──────── Data

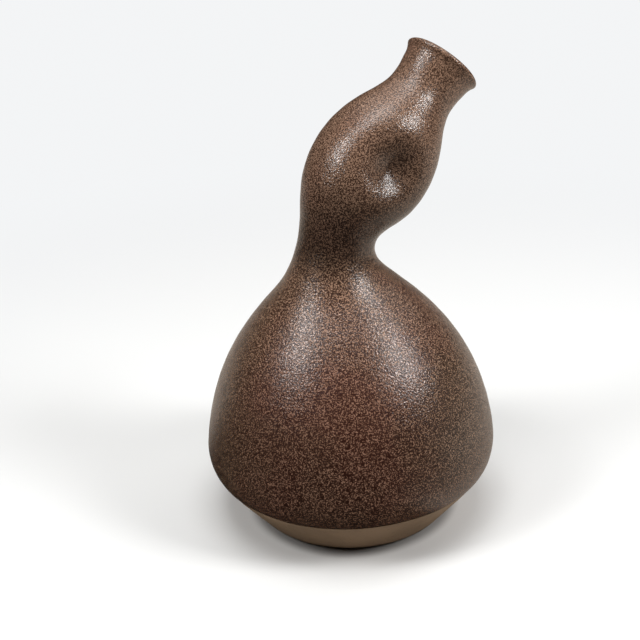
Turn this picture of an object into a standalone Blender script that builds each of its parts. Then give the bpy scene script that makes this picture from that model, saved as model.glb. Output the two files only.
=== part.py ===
"""Stoneware vase: a low wide body whose neck bends over into a thumbed bulb and a short flared spout.

Metres, +Z up. The origin is the centre of the standing ring, on the table. Five thrown sections are
luted rim to rim with slip, under one outer glaze and one liner glaze.
A place on the vase is its reach along the spine from the table, its depth below the finished surface
and its turn round the spine. The spine stands on +Z and bends over towards BEND_AZIMUTH.
"""

import math

import bmesh
import bpy
import numpy as np

# Outline of the finished vase: each rise is along the spine, from the station below it
FOOT_RADIUS = 0.0458
FLANK_RISE = 0.0193
FLANK_INSIDE_BELLY = 0.0063
LOW_BELLY_RISE = 0.0075
LOW_BELLY_INSIDE_BELLY = 0.0013
HIGH_BELLY_RISE = 0.0161
BELLY_RADIUS = 0.0675
SHOULDER_RISE = 0.0399
SHOULDER_RADIUS = 0.0537
CROWN_RISE = 0.0219
CROWN_RADIUS = 0.0369
NECK_ROOT_RISE = 0.0136
NECK_ROOT_RADIUS = 0.0244
NECK_WAIST_RISE = 0.0225
NECK_WAIST_RADIUS = 0.0177
LOW_BULB_RISE = 0.0135
LOW_BULB_RADIUS = 0.0231
BULB_RISE = 0.0169
BULB_RADIUS = 0.0270
HIGH_BULB_RISE = 0.0240
HIGH_BULB_RADIUS = 0.0221
SPOUT_WAIST_RISE = 0.0143
SPOUT_WAIST_RADIUS = 0.0159
LIP_RISE = 0.0205
LIP_RADIUS = 0.0182

# Spine: upright, swayed back a little, then bent over
BEND_AZIMUTH = math.radians(31.3)
BEND_LEAN = math.radians(45)
BEND_BELOW_WAIST = 0.0285
BEND_LENGTH = 0.0600
SWAY = 0.0061
SWAY_START = 0.0294
SWAY_LENGTH = 0.1408

# Thumb press in the front of the bulb, a little above its widest turn
PRESS_ABOVE_BULB = 0.0027
PRESS_TURN = math.radians(258)
PRESS_DEPTH = 0.0095
PRESS_HALF_LENGTH = 0.0117
PRESS_HALF_WIDTH = 0.0138

# Clay and glaze
WALL = 0.0050
LIP_WALL = 0.0030
FLOOR = 0.0075
GLAZE = 0.0005
GAP = 0.0003
GLAZE_LINE = 0.0240
BARE_DEPTH = 0.0003
MOUTH_GLAZE = 0.0070

# Turned foot
STANDING_RING_WIDTH = 0.0080
FOOT_EDGE = 0.0025
UNDERCUT = 0.0040
FOOT_RECESS = 0.0025
RECESS_SLOPE = 0.0020
FLOOR_CORNER = 0.0090

# Luted joints between the thrown sections
SLIP = 0.0010
LAP = 0.0035
BELLY_SEAM_ABOVE_LOW_BELLY = 0.0100

# Fineness of the meshes
AROUND = 32
BODY_PITCH = 0.0070
UPPER_PITCH = 0.0052
INSIDE_BODY_PITCH = 0.0150
INSIDE_UPPER_PITCH = 0.0075
ARC_STEPS = 5
SPINE_STEP = 0.00025
SHARP_ANGLE = math.radians(40)

RISES = (
    0.0,
    FLANK_RISE,
    LOW_BELLY_RISE,
    HIGH_BELLY_RISE,
    SHOULDER_RISE,
    CROWN_RISE,
    NECK_ROOT_RISE,
    NECK_WAIST_RISE,
    LOW_BULB_RISE,
    BULB_RISE,
    HIGH_BULB_RISE,
    SPOUT_WAIST_RISE,
    LIP_RISE,
)
RADII = (
    FOOT_RADIUS,
    BELLY_RADIUS - FLANK_INSIDE_BELLY,
    BELLY_RADIUS - LOW_BELLY_INSIDE_BELLY,
    BELLY_RADIUS,
    SHOULDER_RADIUS,
    CROWN_RADIUS,
    NECK_ROOT_RADIUS,
    NECK_WAIST_RADIUS,
    LOW_BULB_RADIUS,
    BULB_RADIUS,
    HIGH_BULB_RADIUS,
    SPOUT_WAIST_RADIUS,
    LIP_RADIUS,
)
REACHES = np.cumsum(RISES)
LOW_BELLY, NECK_ROOT, NECK_WAIST, BULB, SPOUT_WAIST, LIP = REACHES[[2, 6, 7, 9, 11, 12]]

CLAY_DEPTH = GLAZE + GAP
BEND_START = NECK_WAIST - BEND_BELOW_WAIST
PRESS_REACH = BULB + PRESS_ABOVE_BULB
BELLY_SEAM = LOW_BELLY + BELLY_SEAM_ABOVE_LOW_BELLY
NECK_SEAM = NECK_ROOT
BULB_SEAM = BULB
SPOUT_SEAM = SPOUT_WAIST
SEAM_WIDTH = SLIP + 2 * GAP
TURNS = np.arange(AROUND) * 2 * np.pi / AROUND


def spline_bends(x, y):
    """Second derivatives at the stations of the natural cubic curve through them."""
    step = np.diff(x)
    slope = np.diff(y) / step
    matrix = np.eye(len(x))
    right = np.zeros(len(x))
    for i in range(1, len(x) - 1):
        matrix[i, i - 1 : i + 2] = step[i - 1], 2 * (step[i - 1] + step[i]), step[i]
        right[i] = 6 * (slope[i] - slope[i - 1])
    return np.linalg.solve(matrix, right)


BENDS = spline_bends(REACHES, RADII)


def outline(reach):
    """Radius of the finished surface, and how fast it changes along the spine."""
    i = int(np.clip(np.searchsorted(REACHES, reach) - 1, 0, len(REACHES) - 2))
    step = REACHES[i + 1] - REACHES[i]
    up = (reach - REACHES[i]) / step
    down = 1 - up
    radius = down * RADII[i] + up * RADII[i + 1]
    radius += step**2 / 6 * ((down**3 - down) * BENDS[i] + (up**3 - up) * BENDS[i + 1])
    slope = (RADII[i + 1] - RADII[i]) / step
    slope += step / 6 * ((1 - 3 * down**2) * BENDS[i] + (3 * up**2 - 1) * BENDS[i + 1])
    return radius, slope


def ease(x):
    x = np.clip(x, 0, 1)
    return x * x * (3 - 2 * x)


def spine_direction(reach):
    """Steps sideways, towards the bend, and up, for each step of reach."""
    lean = BEND_LEAN * ease((reach - BEND_START) / BEND_LENGTH)
    sway_at = np.clip((reach - SWAY_START) / SWAY_LENGTH, 0, 1)
    sway = -SWAY * 6 * sway_at * (1 - sway_at) / SWAY_LENGTH
    return np.sin(lean) + sway, np.cos(lean)


SPINE_REACH = np.arange(0, LIP + SPINE_STEP, SPINE_STEP)
SPINE_SIDE, SPINE_HEIGHT = (
    np.concatenate([[0], np.cumsum((rate[1:] + rate[:-1]) / 2 * SPINE_STEP)])
    for rate in spine_direction(SPINE_REACH)
)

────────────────

=== Instructions for the task ===
Extract the complete listing verbatim.

=== Exercise result ===
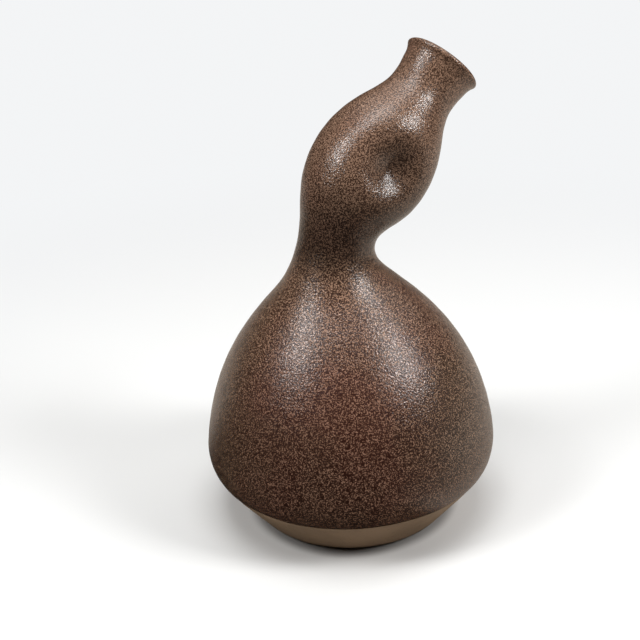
Turn this picture of an object into a standalone Blender script that builds each of its parts. Then give the bpy scene script that makes this picture from that model, saved as model.glb. Output the two files only.
=== part.py ===
"""Stoneware vase: a low wide body whose neck bends over into a thumbed bulb and a short flared spout.

Metres, +Z up. The origin is the centre of the standing ring, on the table. Five thrown sections are
luted rim to rim with slip, under one outer glaze and one liner glaze.
A place on the vase is its reach along the spine from the table, its depth below the finished surface
and its turn round the spine. The spine stands on +Z and bends over towards BEND_AZIMUTH.
"""

import math

import bmesh
import bpy
import numpy as np

# Outline of the finished vase: each rise is along the spine, from the station below it
FOOT_RADIUS = 0.0458
FLANK_RISE = 0.0193
FLANK_INSIDE_BELLY = 0.0063
LOW_BELLY_RISE = 0.0075
LOW_BELLY_INSIDE_BELLY = 0.0013
HIGH_BELLY_RISE = 0.0161
BELLY_RADIUS = 0.0675
SHOULDER_RISE = 0.0399
SHOULDER_RADIUS = 0.0537
CROWN_RISE = 0.0219
CROWN_RADIUS = 0.0369
NECK_ROOT_RISE = 0.0136
NECK_ROOT_RADIUS = 0.0244
NECK_WAIST_RISE = 0.0225
NECK_WAIST_RADIUS = 0.0177
LOW_BULB_RISE = 0.0135
LOW_BULB_RADIUS = 0.0231
BULB_RISE = 0.0169
BULB_RADIUS = 0.0270
HIGH_BULB_RISE = 0.0240
HIGH_BULB_RADIUS = 0.0221
SPOUT_WAIST_RISE = 0.0143
SPOUT_WAIST_RADIUS = 0.0159
LIP_RISE = 0.0205
LIP_RADIUS = 0.0182

# Spine: upright, swayed back a little, then bent over
BEND_AZIMUTH = math.radians(31.3)
BEND_LEAN = math.radians(45)
BEND_BELOW_WAIST = 0.0285
BEND_LENGTH = 0.0600
SWAY = 0.0061
SWAY_START = 0.0294
SWAY_LENGTH = 0.1408

# Thumb press in the front of the bulb, a little above its widest turn
PRESS_ABOVE_BULB = 0.0027
PRESS_TURN = math.radians(258)
PRESS_DEPTH = 0.0095
PRESS_HALF_LENGTH = 0.0117
PRESS_HALF_WIDTH = 0.0138

# Clay and glaze
WALL = 0.0050
LIP_WALL = 0.0030
FLOOR = 0.0075
GLAZE = 0.0005
GAP = 0.0003
GLAZE_LINE = 0.0240
BARE_DEPTH = 0.0003
MOUTH_GLAZE = 0.0070

# Turned foot
STANDING_RING_WIDTH = 0.0080
FOOT_EDGE = 0.0025
UNDERCUT = 0.0040
FOOT_RECESS = 0.0025
RECESS_SLOPE = 0.0020
FLOOR_CORNER = 0.0090

# Luted joints between the thrown sections
SLIP = 0.0010
LAP = 0.0035
BELLY_SEAM_ABOVE_LOW_BELLY = 0.0100

# Fineness of the meshes
AROUND = 32
BODY_PITCH = 0.0070
UPPER_PITCH = 0.0052
INSIDE_BODY_PITCH = 0.0150
INSIDE_UPPER_PITCH = 0.0075
ARC_STEPS = 5
SPINE_STEP = 0.00025
SHARP_ANGLE = math.radians(40)

RISES = (
    0.0,
    FLANK_RISE,
    LOW_BELLY_RISE,
    HIGH_BELLY_RISE,
    SHOULDER_RISE,
    CROWN_RISE,
    NECK_ROOT_RISE,
    NECK_WAIST_RISE,
    LOW_BULB_RISE,
    BULB_RISE,
    HIGH_BULB_RISE,
    SPOUT_WAIST_RISE,
    LIP_RISE,
)
RADII = (
    FOOT_RADIUS,
    BELLY_RADIUS - FLANK_INSIDE_BELLY,
    BELLY_RADIUS - LOW_BELLY_INSIDE_BELLY,
    BELLY_RADIUS,
    SHOULDER_RADIUS,
    CROWN_RADIUS,
    NECK_ROOT_RADIUS,
    NECK_WAIST_RADIUS,
    LOW_BULB_RADIUS,
    BULB_RADIUS,
    HIGH_BULB_RADIUS,
    SPOUT_WAIST_RADIUS,
    LIP_RADIUS,
)
REACHES = np.cumsum(RISES)
LOW_BELLY, NECK_ROOT, NECK_WAIST, BULB, SPOUT_WAIST, LIP = REACHES[[2, 6, 7, 9, 11, 12]]

CLAY_DEPTH = GLAZE + GAP
BEND_START = NECK_WAIST - BEND_BELOW_WAIST
PRESS_REACH = BULB + PRESS_ABOVE_BULB
BELLY_SEAM = LOW_BELLY + BELLY_SEAM_ABOVE_LOW_BELLY
NECK_SEAM = NECK_ROOT
BULB_SEAM = BULB
SPOUT_SEAM = SPOUT_WAIST
SEAM_WIDTH = SLIP + 2 * GAP
TURNS = np.arange(AROUND) * 2 * np.pi / AROUND


def spline_bends(x, y):
    """Second derivatives at the stations of the natural cubic curve through them."""
    step = np.diff(x)
    slope = np.diff(y) / step
    matrix = np.eye(len(x))
    right = np.zeros(len(x))
    for i in range(1, len(x) - 1):
        matrix[i, i - 1 : i + 2] = step[i - 1], 2 * (step[i - 1] + step[i]), step[i]
        right[i] = 6 * (slope[i] - slope[i - 1])
    return np.linalg.solve(matrix, right)


BENDS = spline_bends(REACHES, RADII)


def outline(reach):
    """Radius of the finished surface, and how fast it changes along the spine."""
    i = int(np.clip(np.searchsorted(REACHES, reach) - 1, 0, len(REACHES) - 2))
    step = REACHES[i + 1] - REACHES[i]
    up = (reach - REACHES[i]) / step
    down = 1 - up
    radius = down * RADII[i] + up * RADII[i + 1]
    radius += step**2 / 6 * ((down**3 - down) * BENDS[i] + (up**3 - up) * BENDS[i + 1])
    slope = (RADII[i + 1] - RADII[i]) / step
    slope += step / 6 * ((1 - 3 * down**2) * BENDS[i] + (3 * up**2 - 1) * BENDS[i + 1])
    return radius, slope


def ease(x):
    x = np.clip(x, 0, 1)
    return x * x * (3 - 2 * x)


def spine_direction(reach):
    """Steps sideways, towards the bend, and up, for each step of reach."""
    lean = BEND_LEAN * ease((reach - BEND_START) / BEND_LENGTH)
    sway_at = np.clip((reach - SWAY_START) / SWAY_LENGTH, 0, 1)
    sway = -SWAY * 6 * sway_at * (1 - sway_at) / SWAY_LENGTH
    return np.sin(lean) + sway, np.cos(lean)


SPINE_REACH = np.arange(0, LIP + SPINE_STEP, SPINE_STEP)
SPINE_SIDE, SPINE_HEIGHT = (
    np.concatenate([[0], np.cumsum((rate[1:] + rate[:-1]) / 2 * SPINE_STEP)])
    for rate in spine_direction(SPINE_REACH)
)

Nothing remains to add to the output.